We often see that while software consortiums and commercial giants plug away at expensive, architecture-heavy solutions that promise to deliver the future of Web applications, the open source community beats them to it with more pragmatic, cost-effective solutions. The success and prevalence of Web 2.0 mashup applications compared to the relative paucity of standards-based Web services applications is just one example of this.
Web 2.0 applications rely heavily on open source software (OSS). MySQL is more common than Oracle, Apache more common than Microsoft Internet Information Server and Linux more common than Windows for Web 2.0 applications such as Facebook and Digg. It’s not hard to see why: If OSS can deliver adequate performance and manageability, then the reduction in software licensing fees is almost irresistible, especially if you are a cash-starved startup with dreams of scaling to infinity and beyond.
However, scale-up is the critical issue for these applications. Most Web 2.0 startups will never get beyond the load that can be satisfied by a single server, but the ones that succeed will need to scale to potentially millions of users within a few months. So these applications have to be able to both start off small and grow without limit.
Commercial vendors such as Microsoft and Oracle have invested heavily in scaling and offer sophisticated solutions, many of which require additional software licensing fees. For instance, Oracle’s RAC database and clustered application server can in theory offer near-linear scaling as new servers are added. However, the implementation complexity and licensing overheads remain prohibitive for most start-ups.

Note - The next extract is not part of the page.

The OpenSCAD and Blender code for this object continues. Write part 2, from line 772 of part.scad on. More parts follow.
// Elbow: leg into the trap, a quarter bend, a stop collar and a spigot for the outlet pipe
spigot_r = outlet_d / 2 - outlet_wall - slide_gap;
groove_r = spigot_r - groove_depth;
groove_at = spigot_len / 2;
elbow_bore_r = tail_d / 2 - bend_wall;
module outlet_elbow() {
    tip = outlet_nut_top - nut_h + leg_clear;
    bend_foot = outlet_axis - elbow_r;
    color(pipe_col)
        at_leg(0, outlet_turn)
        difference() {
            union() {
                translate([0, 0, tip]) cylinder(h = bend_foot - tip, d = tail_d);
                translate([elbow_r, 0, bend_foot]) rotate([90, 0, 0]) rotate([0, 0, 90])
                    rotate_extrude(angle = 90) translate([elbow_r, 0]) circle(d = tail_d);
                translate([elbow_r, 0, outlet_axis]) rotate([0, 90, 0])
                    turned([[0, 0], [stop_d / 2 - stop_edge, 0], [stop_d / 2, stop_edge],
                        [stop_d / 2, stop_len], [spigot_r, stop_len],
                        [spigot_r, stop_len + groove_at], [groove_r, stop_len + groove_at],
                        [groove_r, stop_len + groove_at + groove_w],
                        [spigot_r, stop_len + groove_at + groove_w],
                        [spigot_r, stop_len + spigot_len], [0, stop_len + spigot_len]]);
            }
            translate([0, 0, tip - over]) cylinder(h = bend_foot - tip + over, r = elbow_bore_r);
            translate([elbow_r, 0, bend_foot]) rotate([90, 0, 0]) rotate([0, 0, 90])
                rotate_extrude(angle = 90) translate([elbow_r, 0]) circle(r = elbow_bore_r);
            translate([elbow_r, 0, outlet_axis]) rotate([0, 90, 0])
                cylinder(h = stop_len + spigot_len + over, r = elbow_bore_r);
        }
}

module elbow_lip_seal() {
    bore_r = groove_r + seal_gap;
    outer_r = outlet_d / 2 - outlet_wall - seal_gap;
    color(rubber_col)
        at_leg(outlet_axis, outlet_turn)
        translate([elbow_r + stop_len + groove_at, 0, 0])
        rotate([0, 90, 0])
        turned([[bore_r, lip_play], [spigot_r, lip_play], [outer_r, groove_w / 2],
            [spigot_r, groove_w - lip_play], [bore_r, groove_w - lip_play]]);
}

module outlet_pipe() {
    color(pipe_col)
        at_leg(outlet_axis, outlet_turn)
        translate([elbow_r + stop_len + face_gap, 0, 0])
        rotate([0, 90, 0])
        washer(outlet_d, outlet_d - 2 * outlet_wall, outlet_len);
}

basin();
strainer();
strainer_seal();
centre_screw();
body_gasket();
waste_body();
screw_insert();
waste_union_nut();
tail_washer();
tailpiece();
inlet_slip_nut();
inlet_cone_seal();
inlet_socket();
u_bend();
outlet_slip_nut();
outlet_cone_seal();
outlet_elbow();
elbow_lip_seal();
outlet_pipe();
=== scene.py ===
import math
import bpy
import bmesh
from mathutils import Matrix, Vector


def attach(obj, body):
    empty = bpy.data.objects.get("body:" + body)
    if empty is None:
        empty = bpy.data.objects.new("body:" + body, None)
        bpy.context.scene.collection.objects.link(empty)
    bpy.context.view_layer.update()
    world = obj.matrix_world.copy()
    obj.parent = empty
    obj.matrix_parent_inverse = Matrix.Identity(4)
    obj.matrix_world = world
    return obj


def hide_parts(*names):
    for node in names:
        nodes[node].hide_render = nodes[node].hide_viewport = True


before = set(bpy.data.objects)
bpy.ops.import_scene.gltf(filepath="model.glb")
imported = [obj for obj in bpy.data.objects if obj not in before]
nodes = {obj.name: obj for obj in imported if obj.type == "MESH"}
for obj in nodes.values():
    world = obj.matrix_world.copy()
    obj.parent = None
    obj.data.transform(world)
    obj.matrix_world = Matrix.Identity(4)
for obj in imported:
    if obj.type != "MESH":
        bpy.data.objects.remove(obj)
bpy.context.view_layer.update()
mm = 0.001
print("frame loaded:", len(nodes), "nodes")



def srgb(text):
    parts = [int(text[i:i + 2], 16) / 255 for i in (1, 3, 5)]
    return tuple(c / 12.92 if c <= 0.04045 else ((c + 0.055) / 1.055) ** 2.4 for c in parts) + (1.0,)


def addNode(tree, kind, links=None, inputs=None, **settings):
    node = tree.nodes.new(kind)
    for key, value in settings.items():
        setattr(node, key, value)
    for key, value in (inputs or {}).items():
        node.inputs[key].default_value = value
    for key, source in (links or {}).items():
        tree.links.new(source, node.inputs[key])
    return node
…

Consequently, OSS has developed software solutions and deployment patterns that allow scaling and performance optimization without requiring these commercial solutions. Two of the most significant technologies and techniques are memcached and sharding.
Memcached is an OSS utility that provides a distributed object cache. Modern applications typically manipulate application data as objects which are derived from the underlying database tables. Memcached allows these objects to be cached across many servers, reducing the load on the database. Objects are mapped to specific memcached servers using a hashing function, so that the key for the object effectively determines the memcached server that should have that object. If the server has already cached the object, then a database read is avoided. Database reads are typically an order of magnitude slower than a network reads, so this improves performance as well as reducing the load on the database.
Memcached can reduce the load on the database and–at smaller load levels–might allow a single database server to satisfy application demand. However, as the application scales up, eventually a single database will become the limiting factor. When this happens, we need a way of distributing the load across multiple database servers.
The most common OSS solution to database scaling is sharding. In a sharded application, the largest datasets are partitioned across multiple nodes. This partitioning is again based on some key value, such as a user ID. When seeking a particular record, the application must calculate the shard that will contain the data and send the query to the appropriate server. Sharding is usually coupled with replication, so that each shard has a single master but potentially multiple read-only copies. Sharding works well with memcached, since a data abstraction layer can handle both the shard access logic and the memcached management.
The sharding/memcached solution is used by many of the most high-profile Web 2.0 applications such as Flickr, YouTube, Facebook and Digg. It requires some significant setup, but of course there’s no easy way to scale up to the levels achieved by these sites. Sharding and memcached aren’t suitable for all applications, but they are established as a best-practice architecture for OSS-based Web 2.0 applications.